Please I’ve also been stuck on question 3 for a while now. The code below keeps returning an empty dataframe. Can anyone put me through please.

ret_rows = df[df.question.isin([‘King’, ‘England’])]


Make sure you’ve inspected the column names carefully. I was just struggling with trying to rename them, and I realized that something really was off about the column names like they said… Make sure they’re stripped.

I’ve been searching for a good strip method and have failed to find one. Do you have suggested column way strip all column names?

Did you ever get past this question? I’m stuck at the same point and tried the same approach. The hint suggests the use of all() but I do not understand the syntax for all() as it relates to this requirement. Any guidance you have would be greatly appreciated. TY

I think it is empty because the answers in jeopardy[’ Question’] do not only contain “King” or “England” but other strings. You filter for the exact content and, thus, answers with more text are filtered out.

If you try the following code it doesn’t come back empty:

King_England = jeopardy[(jeopardy[’ Question’].str.contains(“King”)) & (jeopardy[’ Question’].str.contains(“England”))]

BUT, it doesn’t match the number in the text. It says there should be 152 results but for the downloaded dataset I only get 49. You can check this using the following code:


If I inspect the results, they are correct though:

print(King_England[’ Question’].head(20))

So while I’m confident in that code, I see that the instructions say to create a function.
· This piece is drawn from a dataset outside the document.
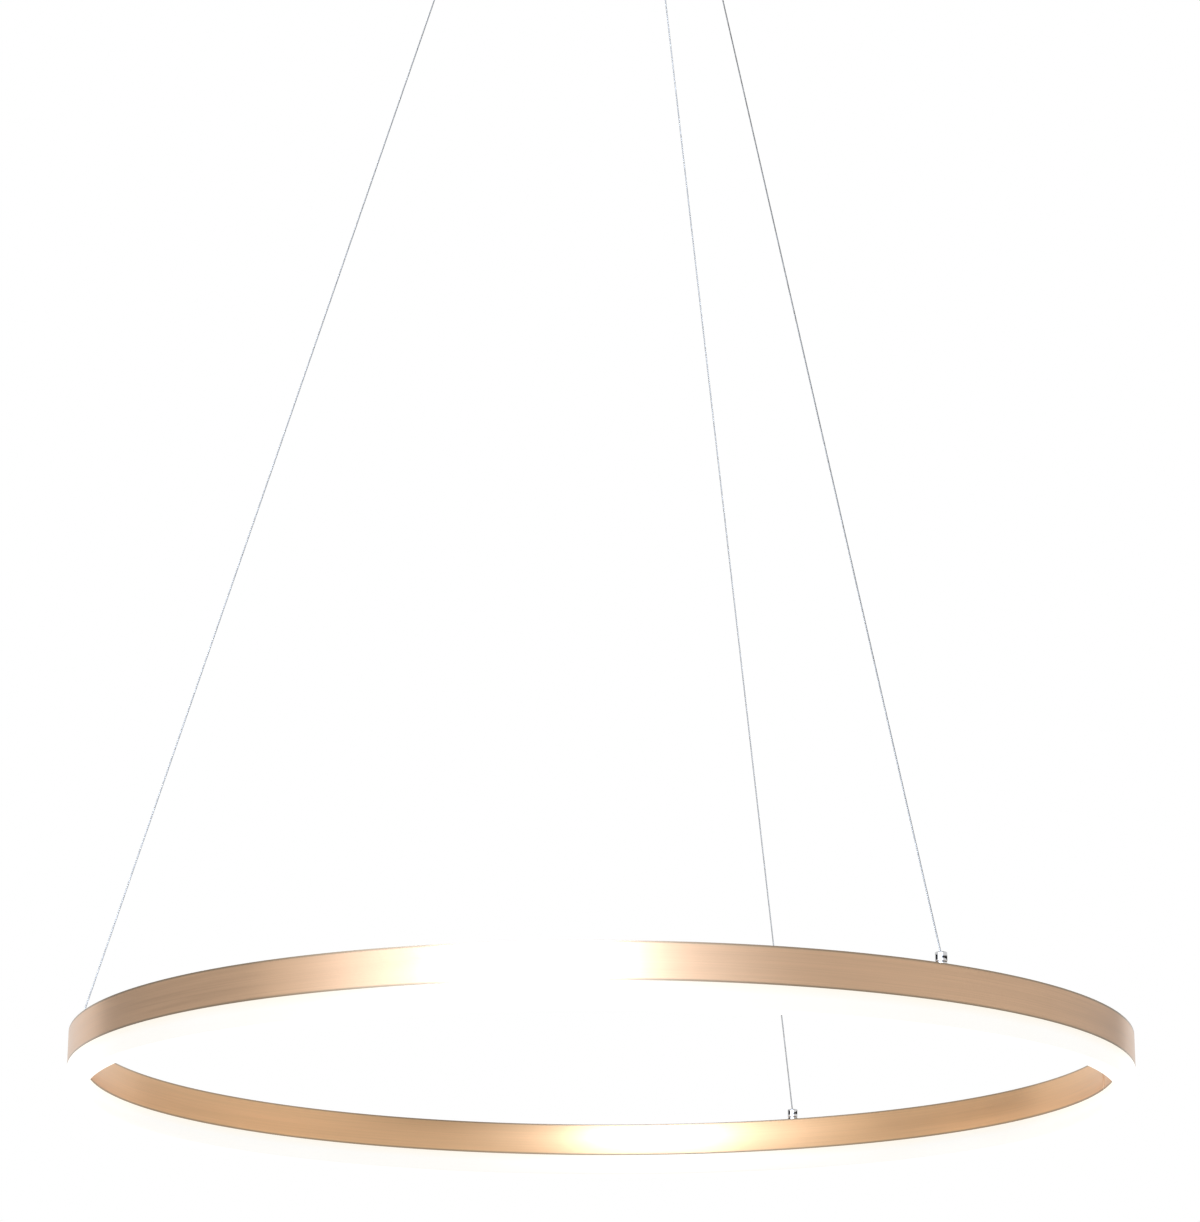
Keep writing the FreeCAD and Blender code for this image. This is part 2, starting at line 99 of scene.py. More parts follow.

I’m not able to get that into a function that returns me the proper dataframe.

If anyone has an idea how to apply functions to filter a dataframe, please share them.

I think the problem is in the capital letter in ‘King’ and ‘England’.
If you put all letters in the string in lower case, you will get the 152 rows.

word_list = [‘king’, ‘england’]

question_key_words = jeopardy[jeopardy.question.apply(lambda x: all(word in x.lower() for word in word_list))]

Note: I’ve changed the column name from " Questions" to “question”

1 Like

Yes, I have used the following line of code and it has helped strip all column names. I suggest you try it out.

df = pd.read_csv(“jeopardy.csv”)
df.columns = df.columns.str.strip()

1 Like

there are just 7 columns so you can use the df.columns to rename all your columns before you continue writing your function.
An example will be data.columns = [‘show_number’, ‘air_date’, ‘round’, ‘category’, ‘value’, ‘question’, ‘answer’]